The same principle works in reverse in the summertime when Dandelion’s system uses the temperature of the ground to cool the air in your house.

It doesn’t matter if it’s a crisp 65 degrees or a toasty 88 degrees outside. Your geothermal system makes it easy to get comfortable at home.

Is geothermal really worth it?

Installation of a Dandelion system can save homeowners up to 50% on their heating and cooling bills every month. It’s a smart investment that leads to long-term savings, all while keeping your home comfortable all year round.

In the US, heating and cooling residential and commercial buildings contribute about 11 percent of the nation’s total carbon dioxide emissions.

Home geothermal systems create zero carbon emissions. Over the course of a year, using one Dandelion Energy system reduces enough carbon emissions to equal removing two cars from the road.

These wonders of engineering are also safer for your home than traditional heating and cooling systems. With Dandelion geothermal, there’s no risk of explosion or carbon monoxide leaks to endanger your family.
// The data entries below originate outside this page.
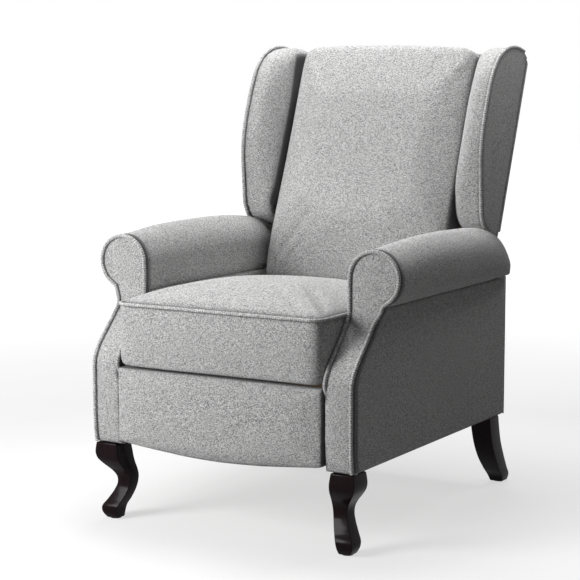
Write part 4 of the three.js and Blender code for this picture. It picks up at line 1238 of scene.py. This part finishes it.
def make_floor():
    """A pale floor that shows white to the camera and keeps the chair's shadow."""
    mesh = bpy.data.meshes.new("floor")
    far = FLOOR_REACH
    mesh.from_pydata([(-far, -far, 0), (far, -far, 0), (far, far, 0), (-far, far, 0)], [],
                     [(0, 1, 2, 3)])
    floor = placed("floor", mesh)
    plain = Finish("floor", Roughness=0.9, Specular_IOR_Level=0.0)
    plain.colour(plain.blend(plain.between(plain.mottle(3), 0.3, 0.7), grey(0.34), grey(0.36)))
    x, y, _ = plain.axes()
    away = plain.between((x * x + y * y) ** 0.5, 1.2, 3.3)
    glow = plain.node("ShaderNodeEmission", {},
                      {"Color": WHITE, "Strength": plain.seen() * (away * 0.42 + 0.63)})
    lit = Signal(plain, plain.shader.outputs[0])
    both = plain.node("ShaderNodeAddShader", {}, {0: lit, 1: glow})
    plain.feed(plain.output.inputs["Surface"], both)
    mesh.materials.append(plain.material)


def make_world():
    """A white background over a faint even light."""
    world = bpy.data.worlds.new("studio")
    bpy.context.scene.world = world
    world.use_nodes = True
    world.node_tree.nodes.clear()
    tree = Tree(world.node_tree)
    soft, bright = (tree.node("ShaderNodeBackground", {}, {"Color": WHITE, "Strength": strength})
                    for strength in (SOFT_LIGHT, 1))
    sky = tree.node("ShaderNodeMixShader", {}, {0: tree.seen(), 1: soft, 2: bright})
    tree.node("ShaderNodeOutputWorld", {}, {"Surface": sky})


def add_lamp(name, place, aim, size, power):
    light = bpy.data.lights.new(name, "AREA")
    light.shape, light.size, light.size_y, light.energy = "RECTANGLE", size, size, power
    lamp = placed(name, light)
    lamp.location = place
    lamp.rotation_mode = "QUATERNION"
    lamp.rotation_quaternion = (Vector(aim) - Vector(place)).to_track_quat("-Z", "Y")
    lamp.visible_camera = False


def make_camera():
    camera = bpy.data.cameras.new("camera")
    camera.sensor_width, camera.lens, camera.clip_end = CAMERA_SENSOR, CAMERA_LENS, CAMERA_REACH
    held = placed("camera", camera)
    held.location = CAMERA_PLACE
    held.rotation_euler = (math.pi / 2 - CAMERA_DOWN, 0, CAMERA_ROUND)
    bpy.context.scene.camera = held


def make_studio():
    make_camera()
    make_world()
    make_floor()
    for lamp in LAMPS:
        add_lamp(*lamp)
    bpy.context.scene.view_settings.view_transform = "Standard"


make_studio()
finish_cad_nodes()
for side, sign in SIDES.items():
    make_front_panel(side, sign)
    make_roll(side, sign)
    make_arm_sides(side, sign)
    make_arm_piping(side, sign)
    make_wing(side, sign)
make_legs()
make_outer_back()
make_lower_back()
make_seat_cushion()
make_seat_welt()
make_back_cushion()
make_footrest()
make_rear_edges()
make_closing_flap()
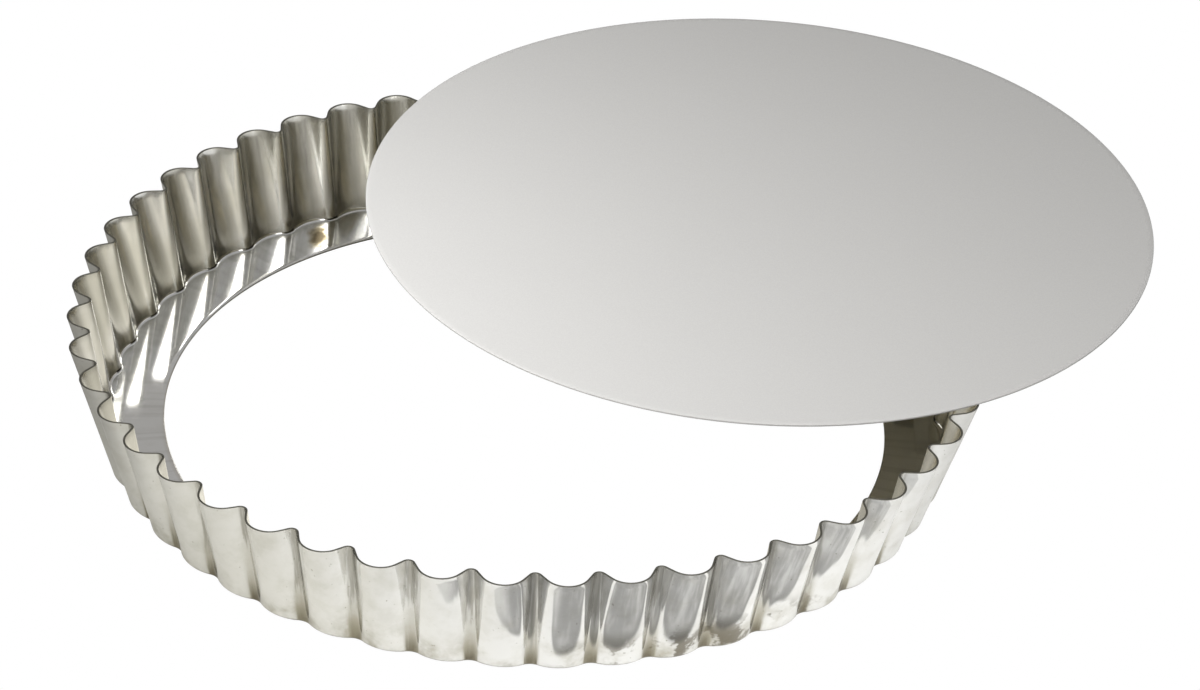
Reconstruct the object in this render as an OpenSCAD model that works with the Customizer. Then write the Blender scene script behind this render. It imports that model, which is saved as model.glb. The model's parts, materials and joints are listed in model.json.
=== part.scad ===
// Fluted tart pan with a loose bottom.
// It comes apart into two pieces: a one-piece sheet-metal ring, whose wall turns in
// at its foot to make a narrow ledge, and a flat round bottom that rests on that ledge.
// The bottom is laid out off centre across the rim, as it is when it has been lifted out.
// Origin: centre of the ring, on the underside of its ledge. +Z is up. Millimetres.

/* [Ring] */
// Outside diameter of the ring at its rim, measured over the flutes
rim_d = 280; // [280:1:292]
// Height of the ring, from the table to the rim
ring_h = 36.5; // [30:0.5:42]
// Thickness of the ring's sheet
sheet_t = 0.6; // [0.4:0.1:0.8]
// How much closer to the centre the ridges between the flutes are at the foot than at the rim
ridge_lean_in = 5.7; // [4:0.1:6]
// Inside radius of the bend between the wall and the ledge, at the foot of a ridge
ridge_bend_r = 0.8; // [0.6:0.1:1.1]
// The same radius at the foot of a flute's lobe
lobe_bend_r = 1.5; // [1.2:0.1:4]
// Diameter of the opening inside the ledge
opening_d = 222.6; // [200:0.2:226]

/* [Flutes] */
// Number of flutes around the wall
flute_count = 48; // [46:1:52]
// Depth of a flute at the rim
rim_flute_depth = 6.3; // [5:0.1:6.6]
// Depth of a flute at the foot of the wall
foot_flute_depth = 2.1; // [2:0.1:3.2]
// Angle between a flute's straight flank and the run of the wall, at the rim
rim_flank_angle = 55; // [50:1:60]
// The same angle at the foot
foot_flank_angle = 26; // [18:1:27]
// Radius of the ridge between two flutes at the rim, on the inside of the wall
rim_crest_r = 2.1; // [1.8:0.1:2.4]
// The same radius at the foot, where the ridges are rounder
foot_crest_r = 4.5; // [2:0.5:6]

/* [Loose bottom] */
// Diameter of the loose bottom
disc_d = 252.4; // [240:0.2:252.6]
// Thickness of the loose bottom
disc_t = 0.6; // [0.5:0.1:1.2]
// How far the loose bottom's centre lies from the ring's centre
disc_shift = 100.4; // [60:0.1:120]
// Direction of that shift, counter-clockwise from +X
disc_direction = 46; // [0:1:359]

/* [Hidden] */

// Round surfaces
$fn = 180;

// Facets along half of a flute: its broad lobe, then its narrow ridge
lobe_steps = 2;
ridge_steps = 1;

// Facets around the bend
bend_steps = 3;

// Inside surface of the wall, at the crest of a lobe and at the crest of a ridge
rim_lobe_r = rim_d / 2 - sheet_t;
rim_ridge_r = rim_lobe_r - rim_flute_depth;
foot_ridge_r = rim_ridge_r - ridge_lean_in;
foot_lobe_r = foot_ridge_r + foot_flute_depth;

// The ring is formed with a smaller hole than it needs, and the opening is then cut round
blank_hole_r = opening_d / 2 - 4;

// The loose bottom has to fit the ledge: wider than the opening, and inside the bend
assert(disc_d > opening_d + 10, "the loose bottom would fall through the opening");
assert(disc_d / 2 < foot_ridge_r - ridge_bend_r, "the loose bottom would not reach the ledge");

// A flute is two arcs joined by a straight flank: the broad lobe, which bulges out, and the
// ridge, whose crest of radius crest_r points in. The lobe's arc follows from the other sizes.
function pitch_at(lobe_r, depth) = 2 * PI * (lobe_r - depth / 2) / flute_count;
function lobe_arc_r(pitch, depth, flank, crest_r) =
    (tan(flank) * pitch / 2 - depth) * cos(flank) / (1 - cos(flank)) - crest_r;

// One point of a half flute as [along the wall, inward from the lobe's crest, angle of the normal]
function lobe_point(arc_r, a) = [arc_r * sin(a), arc_r * (1 - cos(a)), a];
function ridge_point(pitch, depth, crest_r, a) =
    [pitch / 2 - crest_r * sin(a), depth - crest_r * (1 - cos(a)), a];

// Half a flute, from the lobe's crest up to, but without, the ridge's crest
function half_flute(pitch, depth, flank, crest_r) = concat(
    [for (i = [0 : lobe_steps])
        lobe_point(lobe_arc_r(pitch, depth, flank, crest_r), flank * i / lobe_steps)],
    [for (i = [0 : ridge_steps - 1])
        ridge_point(pitch, depth, crest_r, flank * (1 - i / ridge_steps))]
);

// A whole flute, from ridge crest to just before the next ridge crest
function whole_flute(pitch, depth, flank, crest_r) =
    let (half = half_flute(pitch, depth, flank, crest_r), last = len(half) - 1)
    concat(
        [ridge_point(pitch, depth, crest_r, 0) - [pitch, 0, 0]],
        [for (i = [last : -1 : 1]) [-half[i][0], half[i][1], -half[i][2]]],
        half
    );

// The inside outline of the fluted wall, as a list of [point, outward normal] in plan
function fluted_outline(lobe_r, depth, flank, crest_r) =
    let (
        pitch = pitch_at(lobe_r, depth),
        flute = whole_flute(pitch, depth, flank, crest_r),
        step = 360 / flute_count
    )
    [for (k = [0 : flute_count - 1], p = flute)
        let (turn = step * (k + p[0] / pitch), facing = turn + p[2])
        [(lobe_r - p[1]) * [cos(turn), sin(turn)], [cos(facing), sin(facing)]]];

rim_outline = fluted_outline(rim_lobe_r, rim_flute_depth, rim_flank_angle, rim_crest_r);
foot_outline = fluted_outline(foot_lobe_r, foot_flute_depth, foot_flank_angle, foot_crest_r);
columns = len(rim_outline);

// Lean of the wall from upright, at one column of the outline
function lean(i) =
    atan2(norm(rim_outline[i][0]) - norm(foot_outline[i][0]), ring_h - sheet_t);

// Inside radius of the bend at one column, between the ridge's and the lobe's
function bend_r(i) =
    ridge_bend_r + (lobe_bend_r - ridge_bend_r)
        * (norm(foot_outline[i][0]) - foot_ridge_r) / foot_flute_depth;

// A point at one column of the wall, off metal away from its inside surface. The bend is an
// arc that starts flat on the ledge (part 0) and ends along the wall (part 1).
function at_height(plan, z) = [plan[0], plan[1], z];
function rim_point(i, off) = at_height(rim_outline[i][0] + off * rim_outline[i][1], ring_h);
function bend_point(i, off, part) =
    let (
        a = -90 + part * (90 - lean(i)),
        centre = -bend_r(i) * tan((90 - lean(i)) / 2),
        out = centre + (bend_r(i) + off) * cos(a)
    )
    at_height(
        foot_outline[i][0] + out * foot_outline[i][1],
        sheet_t + bend_r(i) + (bend_r(i) + off) * sin(a)
    );
function blank_hole_point(i, z) =
    let (turn = 360 * i / columns)
    [blank_hole_r * cos(turn), blank_hole_r * sin(turn), z];

// The formed sheet is a closed band of rows: out along the underside, up the outside,
// over the rim, down the inside and back along the ledge
sheet_rows = concat(
    [[for (i = [0 : columns - 1]) blank_hole_point(i, 0)]],
    [for (s = [0 : bend_steps])
        [for (i = [0 : columns - 1]) bend_point(i, sheet_t, s / bend_steps)]],
    [[for (i = [0 : columns - 1]) rim_point(i, sheet_t)]],
    [[for (i = [0 : columns - 1]) rim_point(i, 0)]],
    [for (s = [bend_steps : -1 : 0])
        [for (i = [0 : columns - 1]) bend_point(i, 0, s / bend_steps)]],
    [[for (i = [0 : columns - 1]) blank_hole_point(i, sheet_t)]]
);
rows = len(sheet_rows);

function row_col(r, c) = (r % rows) * columns + (c % columns);

module formed_sheet() {
    polyhedron(
        points = [for (row = sheet_rows, p = row) p],
        faces = [for (r = [0 : rows - 1], c = [0 : columns - 1], half = [0, 1])
            half == 0
                ? [row_col(r, c), row_col(r + 1, c + 1), row_col(r, c + 1)]
                : [row_col(r, c), row_col(r + 1, c), row_col(r + 1, c + 1)]],
        convexity = 10
    );
}

module fluted_ring() {
    color([0.74, 0.73, 0.69])
        difference() {
            formed_sheet();
            translate([0, 0, -1])
                cylinder(d = opening_d, h = sheet_t + 2);
        }
}

module loose_bottom() {
    color([0.82, 0.81, 0.79])
        rotate([0, 0, disc_direction])
            translate([disc_shift, 0, ring_h])
                cylinder(d = disc_d, h = disc_t);
}

fluted_ring();
loose_bottom();
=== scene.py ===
import json
import math

import bpy
import numpy as np
from mathutils import Matrix, Vector


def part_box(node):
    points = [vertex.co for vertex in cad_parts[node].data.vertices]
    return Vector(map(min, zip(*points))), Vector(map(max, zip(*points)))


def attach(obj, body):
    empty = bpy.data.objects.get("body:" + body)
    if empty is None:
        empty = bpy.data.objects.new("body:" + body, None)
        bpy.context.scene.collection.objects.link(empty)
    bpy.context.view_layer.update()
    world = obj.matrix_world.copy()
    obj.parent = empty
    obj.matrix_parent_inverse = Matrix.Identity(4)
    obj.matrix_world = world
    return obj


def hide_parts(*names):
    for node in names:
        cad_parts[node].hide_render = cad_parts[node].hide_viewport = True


# A fluted tart pan: a one-piece ring of bright tinplate, and its loose bottom, a satin disc that
# lies off centre across the rim. Lengths are in metres, +Z is up, and the camera is on the -Y side.

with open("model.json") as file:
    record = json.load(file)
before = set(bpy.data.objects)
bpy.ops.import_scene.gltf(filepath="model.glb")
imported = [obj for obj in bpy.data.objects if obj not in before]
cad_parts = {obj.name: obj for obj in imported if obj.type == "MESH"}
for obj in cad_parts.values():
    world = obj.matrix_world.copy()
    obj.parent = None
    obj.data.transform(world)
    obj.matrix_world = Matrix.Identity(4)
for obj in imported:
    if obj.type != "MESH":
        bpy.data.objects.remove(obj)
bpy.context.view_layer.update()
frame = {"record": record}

# ---------------------------------------------------------------- sizes
MM = 0.001
MOUNTS = {m["name"]: m for m in frame["record"]["mounts"]}
OPENING = MOUNTS["push_up_opening"]["dims"]
RING_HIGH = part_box("fluted_ring")[1]
DISC_LOW, DISC_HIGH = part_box("loose_bottom")

# The ring's overall sizes come from the frame
RIM_R = RING_HIGH.x                                          # over the flutes, at the rim
RING_H = RING_HIGH.z
OPENING_R = OPENING["r_mm"] * MM
SHEET_T = OPENING["length_mm"] * MM

# The flutes, as in the CAD
FLUTES = 48
RIM_DEPTH, FOOT_DEPTH = 6.3 * MM, 2.1 * MM                   # how deep a flute is
RIM_FLANK, FOOT_FLANK = math.radians(55), math.radians(26)   # how steep its flanks are
RIM_CREST_R, FOOT_CREST_R = 2.1 * MM, 4.5 * MM               # the ridge between two flutes
RIDGE_LEAN_IN = 5.7 * MM                                     # how far in a ridge leans to its foot
RIDGE_BEND_R, LOBE_BEND_R = 0.8 * MM, 1.5 * MM               # the bend from the wall to the ledge

# The loose bottom
DISC_C = (DISC_LOW + DISC_HIGH) / 2
DISC_R = (DISC_HIGH.x - DISC_LOW.x) / 2
DISC_T = DISC_HIGH.z - DISC_LOW.z

# How far the softening of a cut edge reaches
SOFT = 0.12 * MM


# ---------------------------------------------------------------- mesh helpers
def mesh_object(name, points, faces):
    """A new smooth-shaded mesh object from points and faces, given as lists or arrays."""
    mesh = bpy.data.meshes.new(name)
    mesh.from_pydata(np.asarray(points).tolist(), [], faces)
    mesh.update()
    mesh.shade_smooth()
    obj = bpy.data.objects.new(name, mesh)
    bpy.context.scene.collection.objects.link(obj)
    return obj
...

Geothermal heating and cooling cost

While the price of electricity, oil, or natural gas fluctuates, the cost of operating a geothermal system will stay pretty much the same. The electricity costs of a geothermal system are low and seldom vary from month to month.

Despite their many advantages, installing a conventional geothermal system for a typical home used to cost up to $50,000 or more.

However, the engineers at Dandelion, a spinoff from a Google X project, set out to drive those costs down. Thanks to their ingenuity, geothermal systems are now affordable to more homeowners.

Instead of using large drill rigs like those used to bore artesian wells, Dandelion began experimenting with smaller, more efficient drills that make one or two deep holes just a few inches wide.

The company then installs U-shaped pipes into these holes. This innovation takes up less space and creates less of a disturbance in the back yards of Dandelion customers.

Using the new equipment, installation of the ground loop pipes can be completed in days instead of a weeks, saving customers time and money.